Посвежела, похорошела. Начала следить за собой, делать причёски, одеваться стала недурно, со вкусом. Светская леди – ни дать ни взять, – «околоТэтчер» слегка морщит верхнюю губу, приподнимая совершенные ноздри: неодобреньице изложенным метаморфозом?.. проскок мелкобабской завистюхи?
– К чему-то готовилась, да? – вкрадчиво подсказываю я.
– А ты почём знаешь? Готовилась. Я как-то на днях, при встрече, в шутку ей: «Ох, Света Васильевна, не понапрасну, видать, расцветаешь. Есть, стало быть, где-то садовник, признавайся, как на духу. Она улыбнулась. Хорошо, светло улыбнулась, умеет она. – Есть, – говорит. – Далековато, правда. Есть. Только – до годика подождать. Раньше годика – нельзя, неправильно».

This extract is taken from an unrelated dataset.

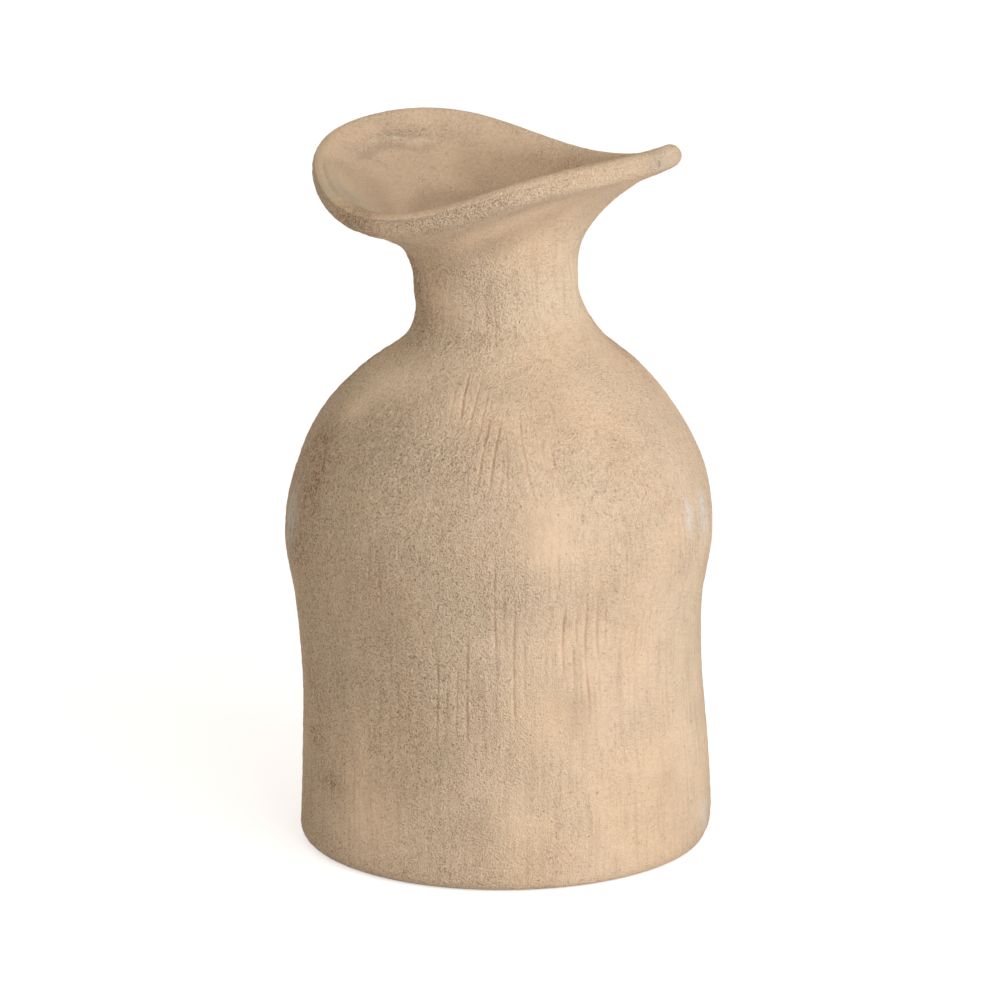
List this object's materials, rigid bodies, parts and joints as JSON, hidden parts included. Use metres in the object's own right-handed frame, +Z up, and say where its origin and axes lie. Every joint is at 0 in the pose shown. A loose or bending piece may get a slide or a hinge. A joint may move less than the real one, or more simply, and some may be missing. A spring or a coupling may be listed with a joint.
{
  "type": "vase",
  "caption": "Hand-built stoneware vase with a bulging body, a narrow neck and a flared saddle-shaped mouth with a rolled rim.",
  "frame": {"origin": "on the standing surface, under the middle of the belly", "axes": "+Z up through the neck, -Y towards the front of the picture's view, +X to its right"},
  "size_m": [0.1508, 0.1508, 0.2524],
  "materials": {
    "stoneware": "matte sandy slip with fine brown grog pits",
    "liner_glaze": "satin clear liner glaze"
  },
  "bodies": {
    "root": {"base_slab": "stoneware", "lower_wall": "stoneware", "belly_wall": "stoneware", "shoulder_dome": "stoneware", "neck_collar": "stoneware", "mouth_flare": "stoneware", "rim_roll": "stoneware", "glaze_lining": "liner_glaze"}
  },
  "joints": []
}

Я молча сглатываю в горле едкий комок.
«ОколоТэтчер» тоже проникается. В строгих глазах признаки влаги.
– Немножко не дождалась… до годика. Душевная женщина. Жаль.
– Спасибо вам большое! – я наклоняюсь, неожиданно для неё и себя целую её в щёку, чуть пахнущую тонкой пудрой, решительно поднимаюсь со скамейки.
– Скажите, пожалуйста, какая её квартира?
– Двенадцатая… – она смотрит на меня снизу вверх, в глазах её – новое, непробованное удивление, грустный наив. – А моя – двадцать пятая. Может, когда зайдёшь и ко мне? Я буду рада. Что-то такое в тебе есть, девочка. Что-то такое…
Парню на вид – около двадцати. Коричневая тенниска на литых плечах. Серьга в ухе – чей-то большой, до блеска шлифованный зуб. Стриженная тёмная щётка волос. Нос – невелик, скруглён-спрощен. Не материн. Глаза – материны. Стоп! Я ведь не видела её глаз; тогда, в сквере – они были закрыты, они не открылись уже! Не видела? Я даже примерила их. Я умудрилась на мир посмотреть её глазами.
К парню сзади, из коридора, приплыла и прилипла яркая медновласая особа, хозяйски раскинула руку на его плече. Так они стояли, заняв весь дверной проём и разглядывая меня.
– Да, – пасмурно отвечает парень, – Светлана Васильевна. Да, сорок дней было позавчера. Конечно, царствие… да, разумеется, замечательная… была. Вы её знали?
– Узнала.
– Когда? – тускло удивляется парень.
– Недавно. Совсем…
Не объяснять же, что – после смерти.
Медновласка уже произмерила меня кошачьим глядом, на предмет сравнения с собой, и небрежной улыбочкой утвердила бесспорное «Куд-да те!».
– У меня к вам небольшой разговор.
– Заходите. Не на пороге ж… – парень подвигается назад и подвигает подругу.
Медновласка очень некстати. При ней у меня вряд ли получится. Я неуютно вздыхаю.